In fact, I’d hoped that at least a season in a lower league might recalibrate the Newcastle faithful’s expectations, preferably so they more closely resembled reality. This hasn’t happened. The actual result of the club’s relegation has been for the fans to turn fire on the unfortunate soul at the top of the tree, claiming he hasn’t lived up to expectations! Please ignore the fact that the club hasn’t won anything for years... The fans demand ever more cash for players and the ensuing sickening wage bill, yet they complain when the owner takes realistic steps to make this happen. Who, given this backdrop, will ever want to buy Ashley out?
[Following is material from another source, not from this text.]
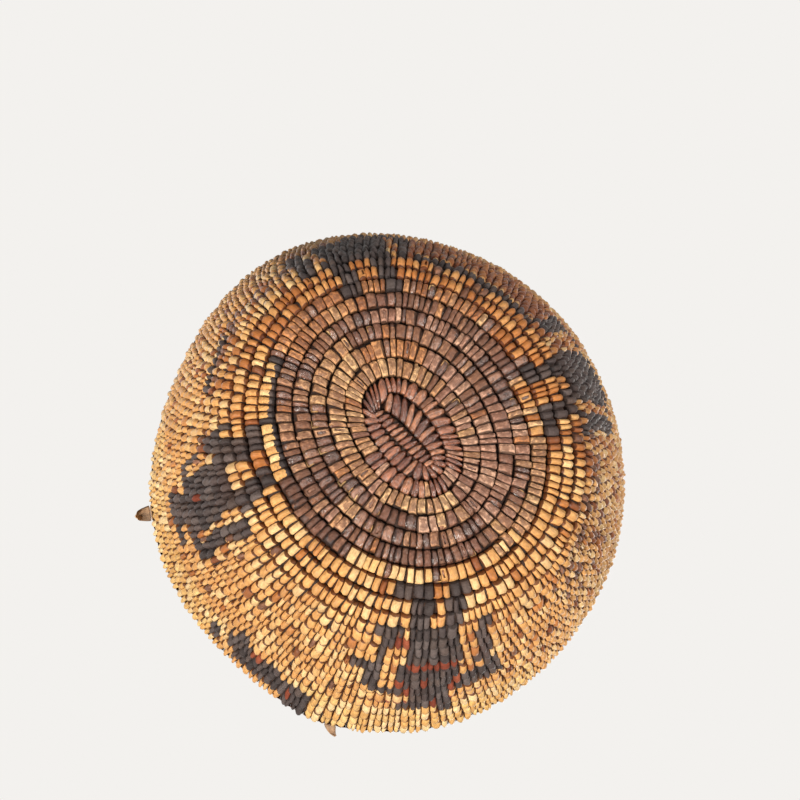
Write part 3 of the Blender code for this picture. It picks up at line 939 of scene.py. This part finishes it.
# The node tree that lays the shapes along the coil
def makeStitchTree(materialCount):
    tree = bpy.data.node_groups.new("layStitches", "GeometryNodeTree")
    tree.interface.new_socket("Geometry", in_out="INPUT", socket_type="NodeSocketGeometry")
    tree.interface.new_socket("Geometry", in_out="OUTPUT", socket_type="NodeSocketGeometry")
    names = {
        "Shapes": "NodeSocketCollection",
        "Unevenness": "NodeSocketFloat",
        "Worn softness": "NodeSocketFloat",
    }
    for number in range(materialCount):
        names[f"Material {number}"] = "NodeSocketMaterial"
    for name, kind in names.items():
        tree.interface.new_socket(name, in_out="INPUT", socket_type=kind)
    given = addNode(tree, "NodeGroupInput").outputs
    read = {}
    for kind, keys in (("FLOAT_VECTOR", carried["FLOAT_VECTOR"] + ("local",)), ("INT", carried["INT"])):
        for key in keys:
            node = addNode(tree, "GeometryNodeInputNamedAttribute", {"Name": key}, data_type=kind)
            read[key] = node.outputs["Attribute"]
    shapesIn = addNode(
        tree,
        "GeometryNodeCollectionInfo",
        {"Collection": given["Shapes"], "Separate Children": True, "Reset Children": True},
    )
    placed = addNode(
        tree,
        "GeometryNodeInstanceOnPoints",
        {
            "Points": given["Geometry"],
            "Instance": shapesIn,
            "Pick Instance": True,
            "Instance Index": read["shape"],
        },
    )
    real = addNode(tree, "GeometryNodeRealizeInstances", {"Geometry": placed})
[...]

The other problem is that the fans are now threatening to stay away from games in protest at Ashley’s pantomime reign of terror, but this will only serve to hurt the club further. The team will suffer, gate receipts will suffer, and interest from sponsors will therefore suffer. The Toon Army’s blind hatred of Mike Ashley could, ironically, be the downfall of what used to be a great club – not Ashley himself. It’s a classic case of pointless martyrdom. To illustrate the absurd level of expectation on Tyneside, Frank Gilmore (former chairman of the Independent Newcastle Supporters’ Association) waded into the row by criticising Ashley’s decision to give Chris Hughton a full time contract as manager of the team. “I can't see Chris Hughton attracting the type of player we need to get us back to where we should be, and that's the top half of the Premier League.” Why, then, should they be in the top half of the Premier League? They were one of the three worst teams in the league last year, and are now paying the price. It is hard to be sympathetic when such blind arrogance is the order of the day.

When all is said and done, who is the front-runner to win the naming rights over St. James’ Park? Another comment from the BBC website suggests, “Well there could only be one sponsor and that would have to be Newcastle brown ale. Then opposing fans could say they are going up the Brown and home supporters could say they are going doon the broon!” It wouldn’t surprise me if this happened; nothing surprises me with this club anymore.